Much has been written post the Brexit vote about the impact on investment into UK FinTechs. But how does the situation look globally? Does the approaching US Presidential election have any impact on investments into the FinTech sector? And are there any signs that the massive growth that this industry has seen in the last two years is starting to slow down or has it even reached a plateau?
North America still leads in terms of FinTech activity
According to KMPG’s ‘Pulse of FinTech’ report, FinTech companies were able to raise $2.5bn in the second quarter of 2016 – this is half the amount of what FinTech companies were able to raise in the same quarter a year ago. This massive decrease can be justified by the fact that there were less large funding rounds in this quarter compared to last year. However, with all the uncertainties in Europe and the US, FinTechs have overall seen a slight drop in venture capital investments. Negative headlines from the likes of Lending Club about unsanctioned loans to its CEO and its family members are increasing investor cautiousness in investing in new and not yet proved businesses. Likewise, we have also heard negative news from other more established FinTech alternative lenders like Prosper and Avant, who have both announced job cuts due to difficulties in raising funds.
So has FinTech investment really reached a plateau?

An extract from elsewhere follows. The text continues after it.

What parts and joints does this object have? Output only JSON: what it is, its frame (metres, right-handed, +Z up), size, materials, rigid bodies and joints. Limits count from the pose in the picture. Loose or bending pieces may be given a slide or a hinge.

Having said all of this, global FinTech investment is still on track to outperform the investment in 2015 by the end of this year. Most of this investment is still going into companies based in North America – half of FinTech funding globally is going into this region, i.e. $1.3bn, according to KPMG. But while North America has seen a slight decline in Q2, Europe has seen an increase, mainly driven by increased activity in Germany. As Germany and especially Berlin is actively working on becoming the next FinTech capital after London, it is no surprise that investment into this region is growing.

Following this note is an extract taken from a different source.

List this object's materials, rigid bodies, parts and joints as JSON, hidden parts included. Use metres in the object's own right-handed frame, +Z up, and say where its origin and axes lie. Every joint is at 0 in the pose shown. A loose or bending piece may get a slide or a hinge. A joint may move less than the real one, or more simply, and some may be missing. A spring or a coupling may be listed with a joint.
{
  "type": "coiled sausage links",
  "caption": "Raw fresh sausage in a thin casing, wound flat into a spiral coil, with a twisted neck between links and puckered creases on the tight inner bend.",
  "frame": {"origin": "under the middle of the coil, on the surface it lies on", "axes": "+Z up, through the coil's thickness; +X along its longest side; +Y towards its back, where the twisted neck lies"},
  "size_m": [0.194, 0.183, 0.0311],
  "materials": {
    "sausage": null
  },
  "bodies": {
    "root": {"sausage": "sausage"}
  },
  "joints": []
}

Efforts in Asia – e.g. with the recently announced FinTech bridge between Singapore and the UK as well as the increased focus on FinTech Sandboxes – has also attracted investment into this region. And as seen in our latest post, the growing FinTech scene in Asia is lined up to not only outpace Europe but potentially even outperform the US by 2020.
So despite investment slightly dropping in Q2, there is no sign on the horizon that this growing industry has reached a plateau. It is however likely that investors are more hesitant when investing in start-up companies as they may have been previously.